Economically, these record profits made by Cargill, Glencore and their competitors have led to a massive growth of this high-risk industry. According to statistics by the Swiss National Bank, the value generated by the sector in 2017 amounted to 25 billion Swiss francs, which, according to the Federal Council's 2018 Commodities Report, represented around 3.8% of gross domestic product (GDP). This figure has more than doubled since: In 2021, with 58.5 billion Swiss francs, commodity trading represents an incredible 8% of the GDP. In the private services sector, commodity trade is second only to the financial market (9.1% of GDP). The banks alone (without insurances, etc.) only accounted for 3.6% in 2020, generating not even half as much as the commodity trading hub. The Federal Administration, the media and even the industry association still refer to the 3.8% today. In light of the ground-breaking half-year figures of the traders against the background of the ongoing war in Ukraine, the industry’s GDP share will very likely be even higher in 2022.
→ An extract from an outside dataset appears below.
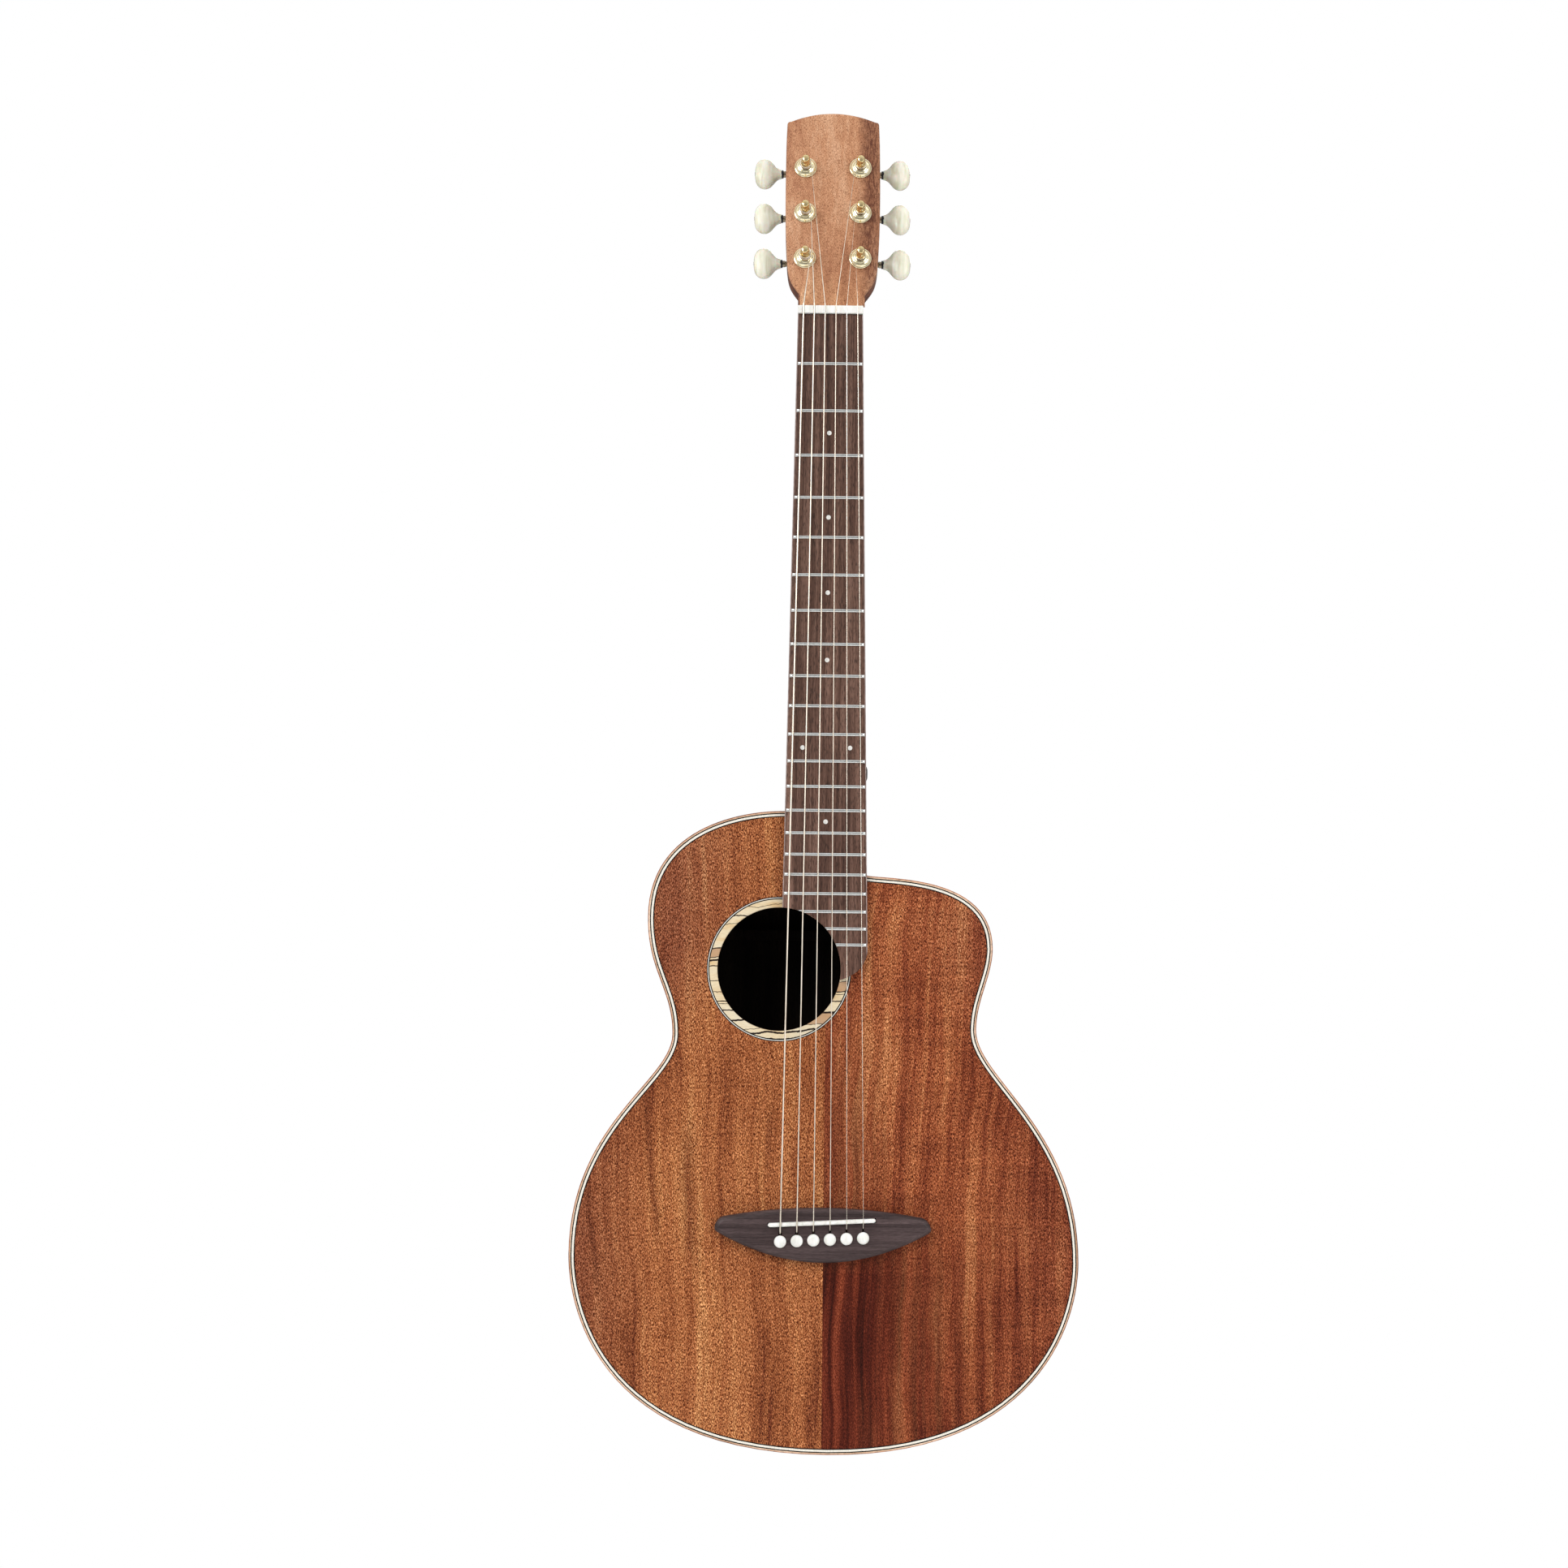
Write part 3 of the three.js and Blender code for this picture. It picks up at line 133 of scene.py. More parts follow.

As home state of this high-risk industry, Switzerland's responsibility also increases with the sector’s size, especially since the country systematically attracts these extremely profitable companies with its low-tax policy and lack of regulation. The equally risky financial sector has been subject to a financial market supervisory authority (FINMA) since 2007. A similar authority, including the necessary legal basis, to monitor the commodity trading sector is long overdue. Its growing economic weight, as well as countless wrongdoings, increasingly demonstrate the urgency for such commodity market supervision (Rohma). Moreover, the Swiss Federal Council and Parliament must ensure a fair redistribution of these excess profits, generated as a result of the pandemic and the war in Ukraine. Indeed, a tenfold increase in profits in a time of crisis, as in the case of Glencore, is clearly illegitimate. As a consequence, such as has already been introduced in the EU and various other countries, a special tax must be levied on crisis-related excess profits by energy and commodity companies based in Switzerland.